Ultimamente, però, sta prendendo sempre più piede una forma già diffusa all’estero di prestiti tra privati e che si rende possibile oggi, grazie al boom di internet. Parliamo del “social lending” o anche del “peer-to-peer”.
In pratica, un sito (tra cui Boober, Prestiamoci e Smartika) mette in collegamento un gruppo di potenziali finanziatori con soggetti che richiedono un prestito. Ciascuno di loro resta anonimo verso la controparte, anche se è registrato al sito, i cui responsabili ne conoscono l’identità.
Una volta iscritto, un potenziale finanziatore stabilisce, in genere, a quale tasso intende prestare denaro. Viceversa, chi chiede denaro, deciderà se accettare il tasso a cui gli sarà prestato, il quale sarà il risultato della media tra i vari tassi offerti dai prestatori.
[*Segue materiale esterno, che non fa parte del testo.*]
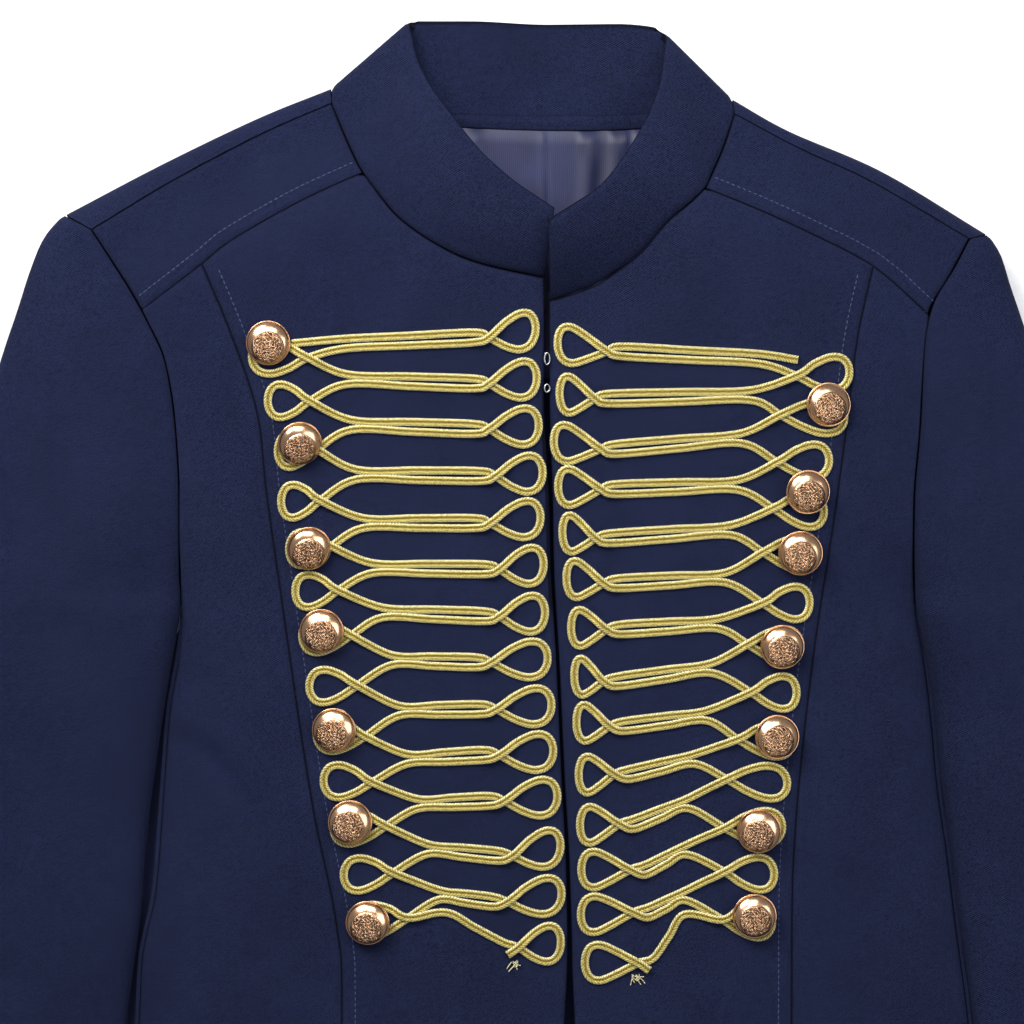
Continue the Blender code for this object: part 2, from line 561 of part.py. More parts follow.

Al fine di abbassare al minimo i rischi, un finanziamento di un soggetto viene ripartito tra diversi debitori, in modo che se qualcuno mostrasse problemi nel rimborsare il credito concesso, la perdita non graverà interamente su un creditore, ma su decine di persone. Il sito, che funge da mediatore, attingerà per una certa percentuale rispetto al prestito erogato e al contempo si occuperà di versare il denaro prestato al debitore e di riscuotere periodicamente le rate, versandole ai creditori.
Una forma peculiare di “peer-to-peer”, regolamentata e accettata ufficialmente anche dalla Banca d’Italia, è il cosiddetto “crowdfunding”, letteralmente “finanziamento di massa”. La logica insita in questo tipo di rapporto creditizio è la stessa, ma la differenza sta nelle diverse finalità. Infatti, qui si finanziano progetti imprenditoriali o di rilevanza sociale. Il potenziale creditore potrà così decidere di finanziare un progetto che ritiene essere valido, anche con una cifra relativamente molto bassa e sempre dietro il pagamento di un interesse.
Il “crowdfunding” sta diventando sempre più popolare anche tra i media, perché consente di finanziare progetti di ricerca e sviluppo (si pensi a iniziative in campo scientifico) o di imprenditoria, che spesso non hanno facile accesso al circuito “ufficiale” del credito.
In definitiva, il “social lending” consente ai soggetti deboli del mercato del credito di ottenere prestiti a condizioni relativamente più agevoli di quelle che potrebbero essere loro imposte dalle banche o società finanziarie. Infatti, i tassi applicati ai relativi prestiti risultano essere spesso anche molto inferiori a quelli richiesti dal sistema bancario, mediamente compresi tra il 7% e il 9%. Per quanto siano ancora bassi i volumi intermediati con queste pratiche, in valore assoluto, i tassi di crescita sono esorbitanti, pari anche al 100% annuo o anche più. Nel 2013, il “peer-to-peer” avrebbe consentito prestiti nel mondo per 1,5 miliardi di dollari.
Ovviamente, il creditore non presta denaro sulla parola, ma ha dalla sua la stipula di un contratto, in cui la piattaforma online rappresenta il mediatore. Si calcola che il tasso di restituzione sia intorno al 99%, più alto del sistema bancario, a conferma che il fattore fiducia sia alla base di questo innovativo metodo di erogazione del credito tra privati.